神主を祭るのは、「先祖の神明即自己之神明」として、祖孫一貫の自己を確認する儀式に他なりません。では祖先と血の繋がりのない養子が祭っても、神明は来格するのかという問いに対して、先生は「今の養子と云うこと、たえて理のないことにて候」と述べています。養子の否定は、山崎先生に始まる崎門学の伝統です。また自分の師を祭ることについては、その子孫による祭りに参列して焼香をあげたり、忌日にはかつての恩徳を忍んで酒食を禁じるなどするのは良いが、自分が神主を立てて祭るのは許されないと述べています。
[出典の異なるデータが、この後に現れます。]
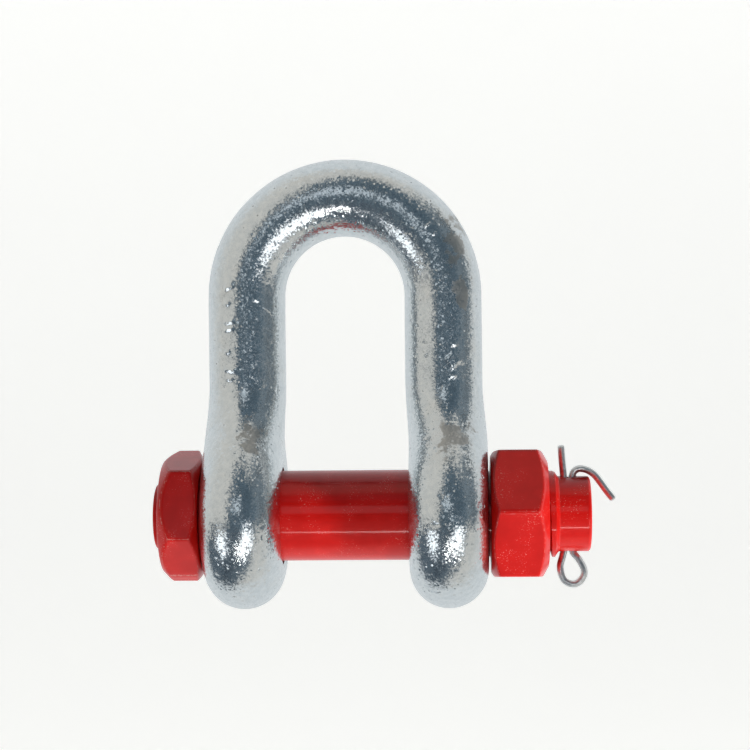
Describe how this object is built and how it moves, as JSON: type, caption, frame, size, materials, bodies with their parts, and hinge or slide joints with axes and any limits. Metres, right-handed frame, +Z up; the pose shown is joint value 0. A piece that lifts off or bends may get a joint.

さらに聖像を祭ることについては、昔唐の玄宗皇帝が孔子に文宣王の称号を与えて以来、孔子やその門人たちの聖像を作り衣裳を着せたりしているのは極めて愚かなことだと述べています。
猿田彦
次に春水、「垂加の社はいづくに候や」と問うたのに対して「下御霊の中に之有り候。前は小さき祠にて之有り候処、先年吉田殿より相咎められ、小社も崩され、今は庚申の社のわきに相殿のようにして之有り候」、つまり下御霊神社の庚申社の隣にあると述べています。庚申とは猿田彦のことであり、猿田彦は天孫降臨の道案内を務め、日の神、すなわち天照大神の道を教導する御徳の大なる神様です。闇斎先生は、この猿田彦を特に重要と認め、自らの神明をその祠の隣に祭ったのでした。もっとも、猿田彦ほどの貴い神様と相殿するのは止むを得ざる処置としながらも、天照大神の道を教えたのは「猿田彦の神が祖で、その道を伝えた人は舎人親王以後は山崎先生より外は之無く候」、よって「先生を猿田彦に従祀するも、亦一筋之有ることにて候」とも述べています。ちなみに強斎先生いわく、猿田彦の「猿」というのは、悪しきことを「さる」という言葉に由来しているそうです。このほか、神道ではその道を伝えた徳のある人に社号を許すことがあり、闇斎先生は、生前垂加翁と呼ばれましたが、没後は垂加霊社と称した。また、先生の神道は、卜部繁兼の伝を吉川惟足が伝えて、先生に教えたものだといったことが述べられています。
神儒兼学の是非
次に強斎先生は、いわゆる神道者なるものが、儒者が唐(シナ)の道を採ってきて我が国の神明の道とないまぜにし、これを習合の説だなどといって批判していることについて、次のように述べています。すなわち、世の中の理に二つはないから、これを唐土流・日本流などといって二通りに分けることは出来ない。両者は本来相照らすものであり、儒書を引き付けて道を説いたからといって、神明の道と同じことを別の方法で説いているに過ぎない。だからいたずらに儒書を排撃するのは狭量であると。闇斎先生もかつては、神道の伝を得て柱に札を貼ったら鼠が暴れたのは可笑しいなどと、道に迷ったことを言ったそうですが、賢者の言は完全な玉の如き聖者の言とは異なり、一筋の理を明らかにしても、少しずつの偏りはあるものだと述べ、その上で闇斎先生について「我が国の神道の盛んならざるのみならず、中古、弘法・伝教などいう浮屠のためにまぜかえされて、果ては法師が政柄をも取りさばく様になり降りて、その神道は漸く吉岡維足がたぐいが片ほじけに伝えのこして、神祇官の吉田殿はと云えば文盲無物の風情の時節、先生興って伝を得て、深味を黙契して、此の道の行われざるを憾み嘆いて、奮激して云われたことゆえに、少しずつの歪はある筈のことにて候」と述べ、神道再興に果たされた先生の功績の方を重視しています。